_Exercise_
Quote, without any change, the line that contains "obj.parent = empty" and all lines that follow it to the end of the data below.

_Dataset content_
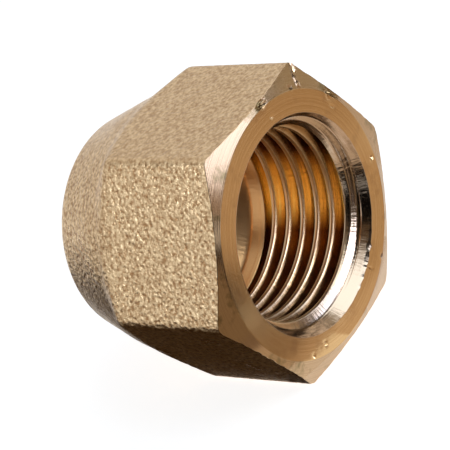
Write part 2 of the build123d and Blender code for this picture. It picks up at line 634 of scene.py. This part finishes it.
# A name, the dark and the light of the rings, the stains, a roughness and the rings' depth.
face_brass = turned_brass("faced_brass", "C8A26E", "DCBB8C", "C6A274", 0.25, 0.007)
bevel_brass = turned_brass("chamfered_brass", "B29474", "C2A684", "8E7A58", 0.15, 0.004)
print(face_brass.name, "and", bevel_brass.name, "rings of", TOOL_MARK, "mm")

# %% [markdown]
# ## The bore
#
# The drill leaves coarser rings than the facing tool, and it chatters, which tears short marks
# that run along the axis. The entry cone was cut last and is bright. The flat crests are the
# drilled wall. The tap pressed the grooves smooth, and a film of oil dulls them. On one side,
# chosen by the angle round the axis, the deep gold of light bouncing from flank to flank is a
# painted highlight in their colour. One material does all this, because the cone, the crests
# and the grooves merge into each other: it measures how deep a point is behind the face, and
# how far it is sunk below the wall that the drill and the cone left.

# %% Marks of drill and tap
DRILL_MARK = 0.30
CHATTER = 0.30
CHATTER_STRETCH = 0.2
BORE_MARK_DEPTH = 0.026
GROOVE_STARTS = 0.06
GROOVE_FULL = 0.32
CONE_ENDS = 1.9
MATT_BY = 2.4
THREAD_BY = 2.6
LAND_STARTS = GROOVE_END - 0.05


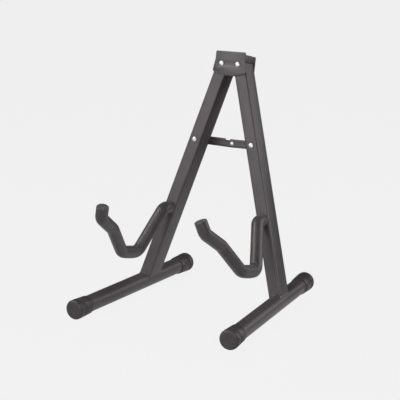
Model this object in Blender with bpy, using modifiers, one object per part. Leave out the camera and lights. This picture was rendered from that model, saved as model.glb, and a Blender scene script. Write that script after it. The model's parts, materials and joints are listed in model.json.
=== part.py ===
"""Folding A-frame stand for a guitar, made in metres with +Z up.

The origin is on the floor, midway between the two feet.  The legs lie in one
plane that leans back; each leg frame has its origin on its fold axis, -Z down
the leg and -Y out of its front face.
"""
import math

import bmesh
import bpy
from mathutils import Matrix, Vector

# Stance
leg_splay = math.radians(16.4)
lean_back = math.radians(11.9)
toe_out = math.radians(4.07)
leg_length = 0.384
leg_top_clearance = 0.00114

# Leg and foot tubes
leg_width = 0.0212
leg_depth = 0.0328
leg_corner = 0.0025
leg_wall = 0.0015
leg_above_hinge = 0.012
foot_radius = 0.0134
foot_wall = 0.0015
foot_front = 0.201
foot_rear = 0.117

# Rubber end caps
cap_wall = 0.0019
cap_knob_proud = 0.0003
cap_taper = 0.0008
cap_length = 0.034
cap_knob_length = 0.012
cap_edge = 0.0045
cap_end_wall = 0.006
cap_groove_depth = 0.0006
cap_groove_width = 0.0012
cap_lip = 0.0004

# Hinge bracket
plate_thickness = 0.0020
plate_top = 0.020
plate_beyond_tab = 0.0001
plate_flare_start = 0.007
plate_flare_end = -0.0115
plate_beyond_leg = 0.0009
plate_bottom = -0.019
plate_corner = 0.0020
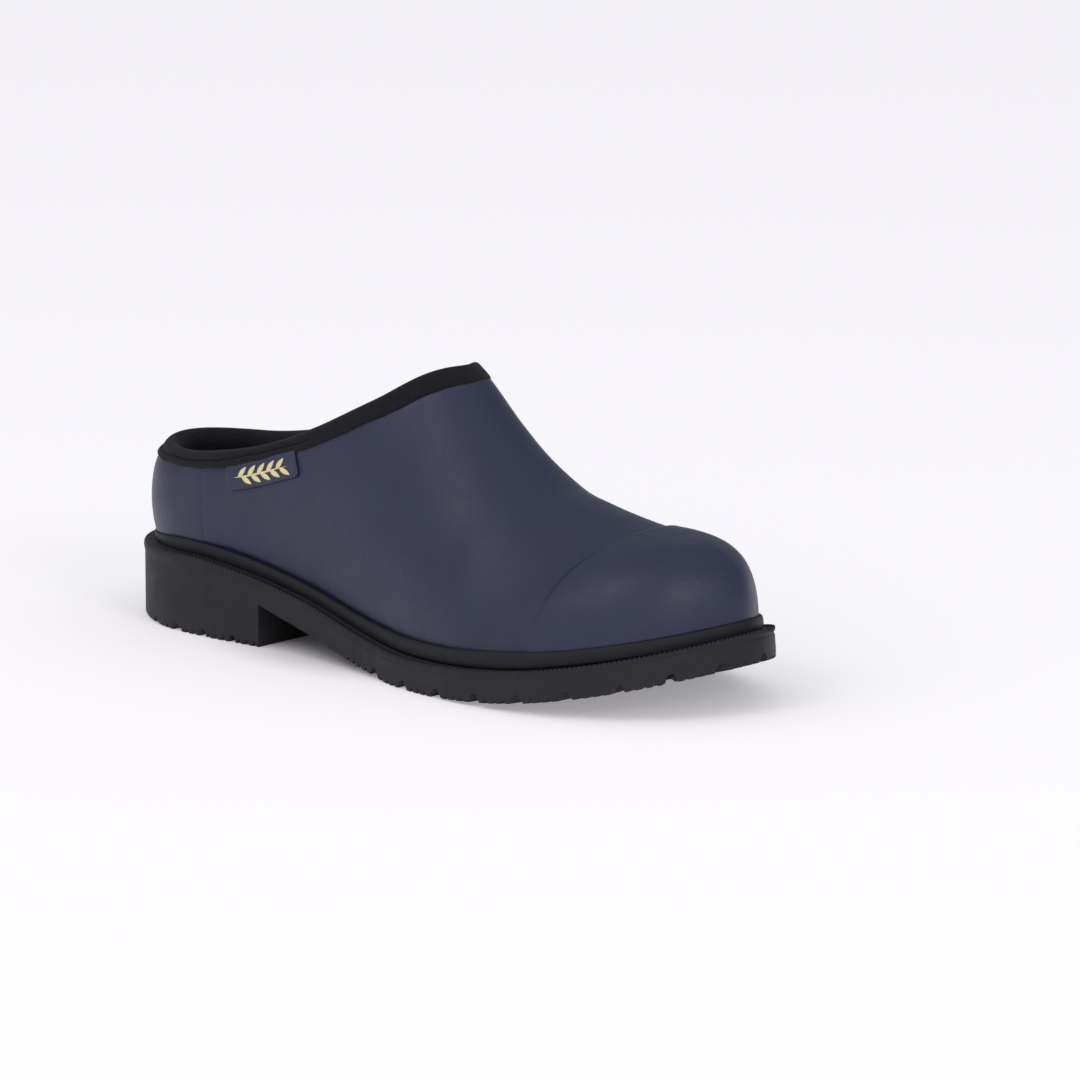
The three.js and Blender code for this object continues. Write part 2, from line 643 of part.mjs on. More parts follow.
add('outsole', outsole(), soleRubber);
add('heel_core', fromSolid(prism(heelPocketLoop(GAP), HEEL_POCKET.floor + GAP, 60)
  .intersect(slab(heelPocketLoop(GAP), -40, 0))), foam);
add('forepart_filler', fromSolid(foreSlab(FORE_POCKET.inset + GAP, GAP - FORE_POCKET.depth, 0)
  .intersect(sideProfile([[0, -5], [FORE_POCKET.to - GAP, -5], [FORE_POCKET.to - GAP, 60], [0, 60]]))), cork);
add('shank', fromSolid(slab(strip(SHANK.from + GAP, SHANK.to - GAP, SHANK.y, SHANK.half - GAP),
  GAP - SHANK.slot, GAP - SHANK.slot + SHANK.thick)), steel);
add('lasting_board', fromSolid(slab(boardLoop, GAP, boardTop)), board);
add('sole_lining', fromSolid(slab(boardLoop, boardTop + GAP, sockTop)), lining);
add('rand_strip', rand(), randRubber);
add('upper_shell', layer(wholeLoop, true, shellIn, shellOut), navyRubber);
add('toe_cap', layer(capColumns, false, () => GAP, () => GAP + STIFFENER), stiffener);
add('heel_counter', layer(counterColumns, false, () => GAP, () => GAP + STIFFENER), stiffener);
add('vamp_lining', layer(vampColumns, false, () => -LINING, () => 0), lining);
add('quarter_lining', layer(quarterColumns, false, () => -LINING, () => 0), lining);
add('collar_binding', collarBinding(), knit);
add('label_tab', labelTab(), navyRubber);
add('label_emblem', labelEmblem(), gold);
add('footbed_foam', footbedFoam(), foam);
add('footbed_cover', fromSolid(slab(footbedLoop, foamTo + GAP, foamTo + GAP + COVER)), knit);
add('heel_cushion', cushion(HEEL_CUSHION), gel);
add('forefoot_cushion', cushion(FORE_CUSHION), gel);

export default clog;
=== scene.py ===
"""Looks for the rubber garden clog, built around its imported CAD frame.

Lengths are in millimetres until a mesh is made.
"""
import math

import bmesh
import bpy
import numpy as np
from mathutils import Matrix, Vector
from mathutils.bvhtree import BVHTree


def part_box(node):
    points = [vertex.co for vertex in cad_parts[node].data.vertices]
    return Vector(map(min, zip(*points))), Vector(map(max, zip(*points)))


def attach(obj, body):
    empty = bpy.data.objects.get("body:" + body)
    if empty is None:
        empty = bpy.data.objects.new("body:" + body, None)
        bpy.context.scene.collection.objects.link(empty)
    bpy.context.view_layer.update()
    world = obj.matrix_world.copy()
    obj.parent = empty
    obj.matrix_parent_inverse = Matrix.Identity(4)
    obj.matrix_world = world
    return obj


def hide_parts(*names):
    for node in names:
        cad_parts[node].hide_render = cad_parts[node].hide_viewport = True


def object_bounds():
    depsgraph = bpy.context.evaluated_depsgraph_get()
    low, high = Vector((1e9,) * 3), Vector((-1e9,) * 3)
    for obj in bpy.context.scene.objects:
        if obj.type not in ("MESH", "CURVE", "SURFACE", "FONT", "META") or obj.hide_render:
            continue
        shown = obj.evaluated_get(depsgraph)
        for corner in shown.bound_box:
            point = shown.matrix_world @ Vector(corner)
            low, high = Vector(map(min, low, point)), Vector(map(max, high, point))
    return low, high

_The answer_
    obj.parent = empty
    obj.matrix_parent_inverse = Matrix.Identity(4)
    obj.matrix_world = world
    return obj


def hide_parts(*names):
    for node in names:
        cad_parts[node].hide_render = cad_parts[node].hide_viewport = True


def object_bounds():
    depsgraph = bpy.context.evaluated_depsgraph_get()
    low, high = Vector((1e9,) * 3), Vector((-1e9,) * 3)
    for obj in bpy.context.scene.objects:
        if obj.type not in ("MESH", "CURVE", "SURFACE", "FONT", "META") or obj.hide_render:
            continue
        shown = obj.evaluated_get(depsgraph)
        for corner in shown.bound_box:
            point = shown.matrix_world @ Vector(corner)
            low, high = Vector(map(min, low, point)), Vector(map(max, high, point))
    return low, high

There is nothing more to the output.